Researchers at JAIST, the Japan Advanced Institute of Science and Technology, Have Proposed a Model that Allows Voices to Mimic and Control the Generated Speech’s Speaker Identity

Voice Conversion (VC) method used to modify the speaker’s identity without altering the linguistic content. Non-linguistic information is vital for having natural (human-to-human) communication. By changing the non-linguistic information, such as adding emotion to speech, VC can make human-machine communication sound more natural. This allows people to get more information from speech and thus socialize better. 

Humans use several languages for communication, and we often need machine translators for speech-to-speech conversions. Prof. Akagi from JAIST explains that conventional (monolingual) VC models face challenges when we apply them to a “cross-lingual” VC (CLVC) task. For example, changing the speaker’s identity led to an undesirable modification of linguistic information.

Additionally, the previous model does not account for the cross-lingual differences in “F0 contour.” F0 refers to the fundamental frequency at which vocal cords vibrate in voiced sounds which is an essential quality for speech perception. Moreover, it does not ensure the aspired speaker identity for the output speech.

The JAIST researchers have recently proposed a new model suitable for CLVC that allows both voices to mimic and control the generated speech’s speaker identity.
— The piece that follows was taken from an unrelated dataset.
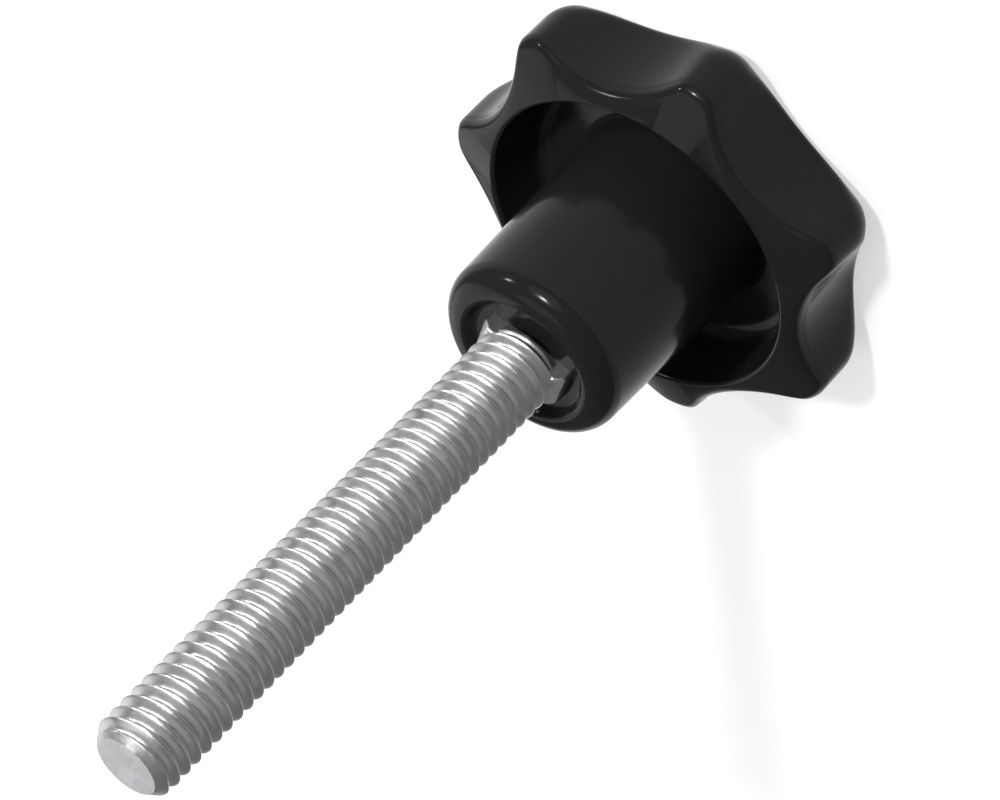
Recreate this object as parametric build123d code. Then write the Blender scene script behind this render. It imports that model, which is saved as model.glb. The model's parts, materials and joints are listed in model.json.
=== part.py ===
from build123d import *

import os
from math import cos, pi, sin, tan

# Star knob with seven lobes and a moulded-in M6 stud, standing on its head.
# The origin is the middle of the flat top of the head, and +Z runs up the stud.
# Driving dimensions, in millimetres and degrees.

# Head: a rounded heptagon whose sides are scooped out between the lobes
lobe_count = 7
lobe_tip_radius = 16.0       # axis to the tip of a lobe
lobe_nose_radius = 2.9       # rounding of a lobe, seen from above
top_edge_radius = 2.9        # soft edge round the flat top
mouth_height = 7.4           # top face to the edge of the hollow's mouth
scoop_depth = 1.75           # sink of a scoop under the straight side, at the mouth's height
scoop_top_depth = 1.3        # the same at the top face, where the soft edge lies further in
scoop_edge_bevel = 0.6       # bevel between a scoop and the lobes beside it
rim_land = 1.25              # narrowest width of the rim, between the mouth and a scoop
rim_slope = 17.5             # fall of the rim's underside, from the mouth to the lobes

# Hollow underside and the hub that stands in it
top_wall = 2.4               # plastic between the flat top and the hollow's floor
hollow_draft = 5.0           # lean of the hollow's outer wall
hollow_corner = 1.2          # bevel between the hollow's floor and its outer wall
mouth_bevel = 0.25           # bevel of the mouth's edge
knob_height = 20.0           # top face to the hub's end
hub_end_radius = 6.85
hub_draft = 1.6
hub_lip_radius = 1.75        # outer rounding of the hub's end
dish_radius = 4.8            # shallow dish in the hub's end, round the stud
dish_depth = 0.7
dish_draft = 32.0

# Stud: M6, rolled thread at its major diameter, plain blank at its root
thread_diameter = 6.0
thread_pitch = 1.0
stud_reach = 40.0            # hub's end to the stud's tip
neck_height = 0.7            # plain blank that shows above the hub's end
tip_chamfer = 0.75
shank_depth = 11.0           # blank held inside the hub
pinch_turn = 11.0            # turn of the pinched ears from the first lobe
pinch_thickness = 3.1        # across the two flats pressed into the blank
pinch_depth = 2.4            # hub's end down to the lower end of the flats
pinch_run = 1.15             # height in which a flat runs out to the full blank
ear_reach = 3.4              # axis to the outer face of an ear
ear_rise = 0.1               # top of that face above the hub's end
ear_slope = 45.0             # slope of an ear from there back to the thread
ear_bevel = 0.3

# Sizes that follow from them
degree = pi / 180
side_reach = lobe_nose_radius + (lobe_tip_radius - lobe_nose_radius) * cos(pi / lobe_count)
scoop_lean = (scoop_depth - scoop_top_depth) / mouth_height
scoop_half_width = (lobe_tip_radius - lobe_nose_radius) * sin(pi / lobe_count)
scoop_radius = (scoop_half_width**2 + scoop_depth**2) / (2 * scoop_depth)
mouth_radius = side_reach - scoop_depth - rim_land
hub_root_radius = hub_end_radius + (knob_height - top_wall) * tan(hub_draft * degree)
thread_radius = thread_diameter / 2
neck_radius = thread_radius - 0.325 * thread_pitch
thread_start = knob_height + neck_height
stud_tip = knob_height + stud_reach
pinch_low = knob_height - pinch_depth
bite = 2.0                   # how far a cutting tool runs past the surface that it cuts


def revolved(*points):
    """Solid of revolution from the (radius, height) corners of its half section."""
    return revolve(section(*points), Axis.Z)


def section(*points):
    """Flat half section in the XZ plane from its (radius, height) corners."""
    return make_face(Polyline(*[(radius, 0, height) for radius, height in points], close=True))


def heptagon_blank():
    """Rounded heptagon with a soft edge round its flat top, which is its lowest face."""
    outline = RegularPolygon(side_reach, lobe_count, major_radius=False)
    outline = fillet(outline.vertices(), lobe_nose_radius)
    blank = extrude(outline, mouth_height)
    return fillet(blank.faces().sort_by(Axis.Z)[0].edges(), top_edge_radius)


def scoop():
    """Upright cone, as wide as a side at the mouth, that runs out in the soft top edge."""
    axis_reach = side_reach - scoop_depth + scoop_radius
    low_radius = scoop_radius - (mouth_height + bite) * scoop_lean
    high_radius = scoop_radius + bite * scoop_lean
    height = mouth_height + 2 * bite
    cone = Cone(low_radius, high_radius, height, align=(Align.CENTER, Align.CENTER, Align.MIN))
    return Pos(axis_reach, 0, -bite) * cone


def scooped_head():
    """Blank with a scoop in each side and a bevel between the scoops and the lobes."""
    head = heptagon_blank()
    for side in range(lobe_count):
        head -= Rot(0, 0, (side + 0.5) * 360 / lobe_count) * scoop()
    borders = [
        edge
        for face in head.faces().filter_by(GeomType.CONE)
        for edge in face.edges()
        if edge.center().Z < mouth_height - 0.01
    ]
    return chamfer(borders, scoop_edge_bevel)


def above_rim():
    """Everything above the rim's sloping underside, to be cut away outside the mouth."""
    outside = lobe_tip_radius + bite
    fall = (outside - mouth_radius) * tan(rim_slope * degree)
    top = mouth_height + bite
    return revolved(
        (mouth_radius, mouth_height), (outside, mouth_height - fall), (outside, top), (mouth_radius, top)
    )


def hollow():
    """Space under the head, with a leaning wall, a bevelled floor corner and a bevelled mouth."""
    lean = tan(hollow_draft * degree)
    floor_radius = mouth_radius - (mouth_height - top_wall) * lean
    return revolved(
        (0, top_wall),
        (floor_radius - hollow_corner, top_wall),
        (floor_radius + hollow_corner * lean, top_wall + hollow_corner),
        (mouth_radius - mouth_bevel * lean, mouth_height - mouth_bevel),
        (mouth_radius + mouth_bevel, mouth_height),
        (mouth_radius + mouth_bevel, mouth_height + bite),
        (0, mouth_height + bite),
    )


def hub():
    """Tapered hub with a rounded lip and a shallow dish in its end."""
    dish_floor = knob_height - dish_depth
    profile = section(
        (0, 0),
        (hub_root_radius, 0),
        (hub_root_radius, top_wall),
        (hub_end_radius, knob_height),
        (dish_radius, knob_height),
        (dish_radius - dish_depth * tan(dish_draft * degree), dish_floor),
        (0, dish_floor),
    )
    lip = profile.vertices().sort_by_distance((hub_end_radius, 0, knob_height))[0]
    return revolve(fillet(lip, hub_lip_radius), Axis.Z)


def knob_body(stud):
    """One-piece moulding: head, hollow underside and hub, shaped round the stud."""
    return scooped_head() - above_rim() - hollow() + hub() - stud


def pressed_flats():
    """Tools that press a flat into each side of the blank and run out at both ends."""
    flat = pinch_thickness / 2
    outside = thread_radius + bite
    spread = (outside - flat) * pinch_run / (neck_radius - flat)
    high = thread_start - pinch_run
    profile = make_face(Polyline(
        (flat, pinch_low), (flat, high), (outside, high + spread), (outside, pinch_low - spread), close=True
    ))
    tool = extrude(Plane.YZ * profile, outside, both=True)
    return tool + mirror(tool, Plane.XZ)


def ears():
    """Metal pushed out at both sides of the flats, sloping back to the start of the thread."""
    shoulder = knob_height + ear_rise
    shoulder_in = ear_reach - (thread_start - shoulder) / tan(ear_slope * degree)
    profile = make_face(Polyline(
        (-ear_reach, pinch_low),
        (ear_reach, pinch_low),
        (ear_reach, shoulder),
        (shoulder_in, thread_start),
        (-shoulder_in, thread_start),
        (-ear_reach, shoulder),
        close=True,
    ))
    bar = extrude(Plane.XZ * profile, pinch_thickness / 2, both=True)
    return chamfer(bar.edges().filter_by(Axis.Z), ear_bevel)


def threaded_stud():
    """Stud with its plain blank below, pinched at the hub's end so that it cannot turn or pull out."""
    shank_end = knob_height - shank_depth
    blank = revolved(
        (0, shank_end),
        (neck_radius, shank_end),
        (neck_radius, thread_start),
        (thread_radius, thread_start),
        (thread_radius, stud_tip - tip_chamfer),
        (thread_radius - tip_chamfer, stud_tip),
        (0, stud_tip),
    )
    return Rot(0, 0, pinch_turn) * (blank - pressed_flats() + ears())


os.makedirs("parts", exist_ok=True)
stud = threaded_stud()
body = knob_body(stud)
export_step(stud, "parts/threaded_stud.step")
export_step(body, "parts/knob_body.step")
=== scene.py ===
"""Star knob with a moulded-in threaded stud, dressed and lit for a studio photograph."""

import json
import logging
import math
from dataclasses import dataclass, field
from enum import Enum

import bmesh
import bpy
from mathutils import Matrix, Vector


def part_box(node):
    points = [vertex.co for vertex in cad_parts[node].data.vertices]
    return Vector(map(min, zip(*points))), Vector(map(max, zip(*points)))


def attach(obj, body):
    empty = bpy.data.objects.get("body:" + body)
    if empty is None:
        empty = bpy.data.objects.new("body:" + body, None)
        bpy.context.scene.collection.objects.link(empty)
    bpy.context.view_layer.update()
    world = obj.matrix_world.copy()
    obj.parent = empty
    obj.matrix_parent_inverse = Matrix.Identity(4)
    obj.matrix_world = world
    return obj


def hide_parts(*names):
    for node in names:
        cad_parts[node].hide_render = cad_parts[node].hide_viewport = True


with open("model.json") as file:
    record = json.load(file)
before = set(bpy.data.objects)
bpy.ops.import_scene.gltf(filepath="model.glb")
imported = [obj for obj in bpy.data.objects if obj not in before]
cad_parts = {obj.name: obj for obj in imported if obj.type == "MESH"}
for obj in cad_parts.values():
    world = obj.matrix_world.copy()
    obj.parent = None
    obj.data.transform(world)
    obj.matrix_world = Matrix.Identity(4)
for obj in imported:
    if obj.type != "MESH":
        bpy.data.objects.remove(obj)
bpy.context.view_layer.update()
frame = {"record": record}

LOG = logging.getLogger("star_knob")

# Metres in a millimetre
METRES = 0.001

# Points nearer to each other than this many millimetres count as one
TOUCHING = 1e-5

# Sockets of a Mix node for colours, which go by number because its names also stand for other kinds of value
MIX_SHARE, MIX_FIRST, MIX_SECOND = 0, 6, 7
MIXED_COLOUR = 2


def mount(name: str) -> dict:
    """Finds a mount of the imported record.

    Args:
        name: The mount's name.

    Returns:
        The mount's entry.
    """
    return next(entry for entry in frame["record"]["mounts"] if entry["name"] == name)


def node_span(node: str, axis: str) -> tuple[float, float]:
    """Gives how far a node of the frame reaches along one axis.

    Args:
        node: The node's name.
        axis: "X", "Y" or "Z".

    Returns:
        Its lowest and highest place, in millimetres.
    """
    low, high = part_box(node)
    place = "XYZ".index(axis)
    return low[place] / METRES, high[place] / METRES


def blended_least(first: float, second: float, blend: float) -> float:
    """Takes the smaller of two lengths and rounds the change from one to the other.

    Args:
        first: One length.
        second: The other length.
        blend: Difference below which the two run into each other.

    Returns:
        The smaller length, or a little less where both are nearly equal.
    """
    share = max(blend - abs(first - second), 0.0) / blend
    return min(first, second) - share * share * blend / 4


def ramp(value: float, low: float, high: float) -> float:
    """Rises smoothly from 0 at low to 1 at high.

    Args:
        value: Where to read the ramp.
        low: Where it leaves 0.
        high: Where it reaches 1.

    Returns:
        A share from 0 to 1.
    """
    share = min(max((value - low) / (high - low), 0.0), 1.0)
    return share * share * (3 - 2 * share)


def loop_edges(
    mesh: bmesh.types.BMesh, tag: bmesh.types.BMLayerItem, row: int
) -> list[bmesh.types.BMEdge]:
    """Collects the closed ring of edges that one corner of a turned profile has made.

    Args:
        mesh: The turned mesh.
        tag: Vertex layer that holds the number of the profile's corner.
        row: The corner's number.

    Returns:
        The ring's edges.
    """
    return [edge for edge in mesh.edges if edge.verts[0][tag] == row and edge.verts[1][tag] == row]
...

This new model marks a significant improvement over their previous VC model.

The new model is designed to apply language embedding (mapping natural language text to mathematical representations) to separate languages from speaker individuality and F0 modeling with control over the F0 contour. 

Unlike the previous model that uses a variational autoencoder (VAE) model, the proposed technique employs a star generative adversarial network (StarGAN), a deep learning-based training model. StarGAN uses two competing networks that push one another to produce improved iterations until we get the output samples indistinguishable from natural ones.

Flow chart of StarGAN training process.

The new model can be trained in an end-to-end fashion with direct optimization of language embedding during the training. It also allows reasonable control of speaker identity. The F0 conditioning helps to remove the language dependency of speaker individuality, enhancing its controllability.

Overview of processing flow of proposed model

Prof. Akagi explains the scope of direct application of their findings in protecting speaker’s privacy, adding a sense of urgency to a speech during an emergency, restoring voice post-surgery, cloning voices of historical figures, anonymizing one’s identity, and many more. He aims to improve the controllability of their model further in future research.